Missed reads at speed
At 80–100 km/h, your read window is milliseconds. Antenna placement and polarization become critical.
Multipath interference
Metal gantries, trucks, and surrounding infrastructure create reflections that distort signals.
What actually works:
- Directional antennas with controlled beam patterns
- Careful RF power tuning per lane (not “max power everywhere”)
- Lane-level filtering logic in the middleware
Organizations like National Highways Authority of India standardized these parameters to avoid each operator “tuning their own way”—which breaks interoperability quickly.
4. The Real Core: A Central Transaction Brain
RFID identifies the vehicle. It does not complete the transaction.
Nationwide interoperability depends on a central clearing architecture that does three things in real time:
- Recognize the tag across all operators
- Authorize payment instantly
- Settle funds between stakeholders later
Why account-based systems win
Modern tolling systems map:
RFID ID → cloud account → payment source
This avoids:
- Recharging multiple wallets
- Region-specific balances
- Tag duplication
Systems like E-ZPass and European Electronic Toll Service follow variations of this model, even if governance differs.
5. Interoperability Breaks at the Edges—Here’s Where
Even when the core system is sound, problems appear at scale.
Duplicate transactions
A vehicle gets read twice (entry + exit zone overlap, or multi-antenna triggers).
Fix: time-window filtering + vehicle trajectory logic.
Blacklisted tags still passing
Local systems not syncing blacklist updates fast enough.
Fix: near real-time synchronization with central databases.
Tag cloning or misuse
Rare, but possible in large deployments.
Fix: combine RFID with vehicle plate validation (ANPR).
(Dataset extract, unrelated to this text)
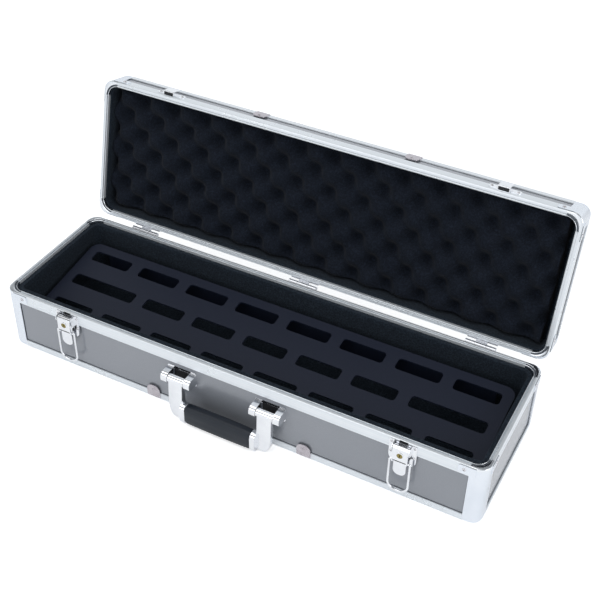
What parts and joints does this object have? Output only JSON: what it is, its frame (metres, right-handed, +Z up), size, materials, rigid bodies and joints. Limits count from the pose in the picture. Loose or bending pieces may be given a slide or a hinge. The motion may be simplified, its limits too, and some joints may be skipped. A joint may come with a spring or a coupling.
{
  "type": "guitar pedal case",
  "caption": "Long framed case with a shallow hinged lid, draw latches and a folding handle, holding an inclined slotted board for guitar effect pedals.",
  "frame": {"origin": "centre of the flat underside of the base", "axes": "+X along the case's length, towards the right latch; -Y towards the front with handle and latches; +Z up. The lid stands open as it is at rest."},
  "size_m": [0.6016, 0.2844, 0.2569],
  "materials": {
    "satin_grey_panel": "satin metallic grey laminate",
    "bright_aluminium": "bright anodised, fine lengthwise lines",
    "polished_metal": "bright plated",
    "zinc_steel": "plated steel",
    "brass_plug": "machined",
    "black_rubber": "matt, soft",
    "black_lining": "short black pile",
    "black_foam": "open-cell convoluted foam",
    "black_powder_coat": "fine satin powder coat"
  },
  "bodies": {
    "base": {"base_back_panel": "satin_grey_panel", "base_corner_posts": "polished_metal", "base_edge_clips": "polished_metal", "base_edge_profiles": "bright_aluminium", "base_floor_lining": "black_lining", "base_floor_panel": "satin_grey_panel", "base_front_panel": "satin_grey_panel", "base_left_panel": "satin_grey_panel", "base_right_panel": "satin_grey_panel", "base_rim_corners": "polished_metal", "base_rim_profiles": "bright_aluminium", "base_wall_linings": "black_lining", "handle_brackets": "polished_metal", "handle_pins": "zinc_steel", "hinge_base_leaves": "zinc_steel", "hinge_pins": "zinc_steel", "latch_pins": "zinc_steel", "latch_plates": "polished_metal"},
    "lid": {"hinge_lid_leaves": "zinc_steel", "latch_strikes": "polished_metal", "lid_back_panel": "satin_grey_panel", "lid_corner_posts": "polished_metal", "lid_edge_clips": "polished_metal", "lid_edge_profiles": "bright_aluminium", "lid_foam": "black_foam", "lid_front_panel": "satin_grey_panel", "lid_left_panel": "satin_grey_panel", "lid_right_panel": "satin_grey_panel", "lid_rim_corners": "polished_metal", "lid_rim_profiles": "bright_aluminium", "lid_top_panel": "satin_grey_panel", "lid_wall_pads": "black_lining"},
    "handle": {"handle_arms": "polished_metal", "handle_grip": "black_rubber"},
    "board": {"board_deck": "black_powder_coat", "board_front_leg": "black_powder_coat", "board_pads": "black_rubber", "board_rear_leg": "black_powder_coat"},
    "left_lever": {"left_latch_lever": "polished_metal", "left_lock_barrel": "polished_metal"},
    "left_key": {"left_key_plug": "brass_plug"},
    "left_bail": {"left_latch_bail": "zinc_steel"},
    "right_lever": {"right_latch_lever": "polished_metal", "right_lock_barrel": "polished_metal"},
    "right_key": {"right_key_plug": "brass_plug"},
    "right_bail": {"right_latch_bail": "zinc_steel"}
  },
  "joints": [
    {"name": "lid_hinge", "type": "hinge", "parent": "base", "child": "lid", "pos_m": [0, 0.0924, 0.0781], "axis": [-1, 0, 0], "range_deg": [-103.4, 0]},
    {"name": "handle_fold", "type": "hinge", "parent": "base", "child": "handle", "pos_m": [0, -0.0985, 0.055], "axis": [-1, 0, 0], "range_deg": [0, 90]},
    {"name": "board_lift", "type": "slide", "parent": "base", "child": "board", "axis": [0, 0, 1], "range_m": [0, 0.08]},
    {"name": "left_latch", "type": "hinge", "parent": "base", "child": "left_lever", "pos_m": [-0.21, -0.0928, 0.076], "axis": [-1, 0, 0], "range_deg": [0, 100]},
    {"name": "left_bail_swing", "type": "hinge", "parent": "left_lever", "child": "left_bail", "pos_m": [-0.21, -0.0939, 0.059], "axis": [1, 0, 0], "range_deg": [-184.4, 0]},
    {"name": "left_key_turn", "type": "hinge", "parent": "left_lever", "child": "left_key", "pos_m": [-0.21, -0.0965, 0.0693], "axis": [0, -1, 0], "range_deg": [0, 90]},
    {"name": "right_latch", "type": "hinge", "parent": "base", "child": "right_lever", "pos_m": [0.21, -0.0928, 0.076], "axis": [-1, 0, 0], "range_deg": [0, 100]},
    {"name": "right_bail_swing", "type": "hinge", "parent": "right_lever", "child": "right_bail", "pos_m": [0.21, -0.0939, 0.059], "axis": [1, 0, 0], "range_deg": [-184.4, 0]},
    {"name": "right_key_turn", "type": "hinge", "parent": "right_lever", "child": "right_key", "pos_m": [0.21, -0.0965, 0.0693], "axis": [0, -1, 0], "range_deg": [0, 90]}
  ]
}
6. Why Policy Matters More Than Technology
From a purely technical standpoint, interoperability is solvable.
From an operational standpoint, it often fails without enforcement.
Successful nationwide systems share:
- Mandatory technical standards
- Certified vendor ecosystems
- Unified onboarding processes
- Central governance authority
Without that, each toll operator optimizes locally—and breaks the system globally.
7. What Procurement Teams Often Miss
If you’re sourcing RFID components or systems for tolling, the biggest risk is focusing too narrowly.
Common mistake:
“Is this tag EPC Gen2 compliant?”
That’s baseline—not a decision criterion.
Better questions:
- Has this tag been validated on different windshield types?
- What is the read rate at 100 km/h in multi-lane conditions?
- How does the reader handle cross-lane interference?
- Is the system already integrated into a clearinghouse environment?
Interoperability is not a feature you buy.
It’s a system you verify—end to end.
8. What “One RFID” Actually Means in Practice
When implemented correctly, it’s not just convenience.
It’s:
- Throughput: fewer stops, higher lane efficiency
- Revenue assurance: fewer missed or disputed transactions
- Scalability: new toll roads plug into an existing ecosystem
- Data continuity: nationwide vehicle movement insights
That’s why governments push for it—and why poorly executed systems get replaced.
Final Takeaway
“One RFID for all tollways” only works when five layers align:
- Standardized RF protocol
- Field-optimized tag design
- Properly engineered reader infrastructure
- Centralized transaction processing
- Strong governance and enforcement
Most failures happen not because one layer is missing—but because they were designed in isolation.
If you’re building or supplying into a toll system, the goal is not just compliance.
It’s ensuring your component performs reliably inside a national-scale, multi-operator system—where small inconsistencies become large operational problems very quickly.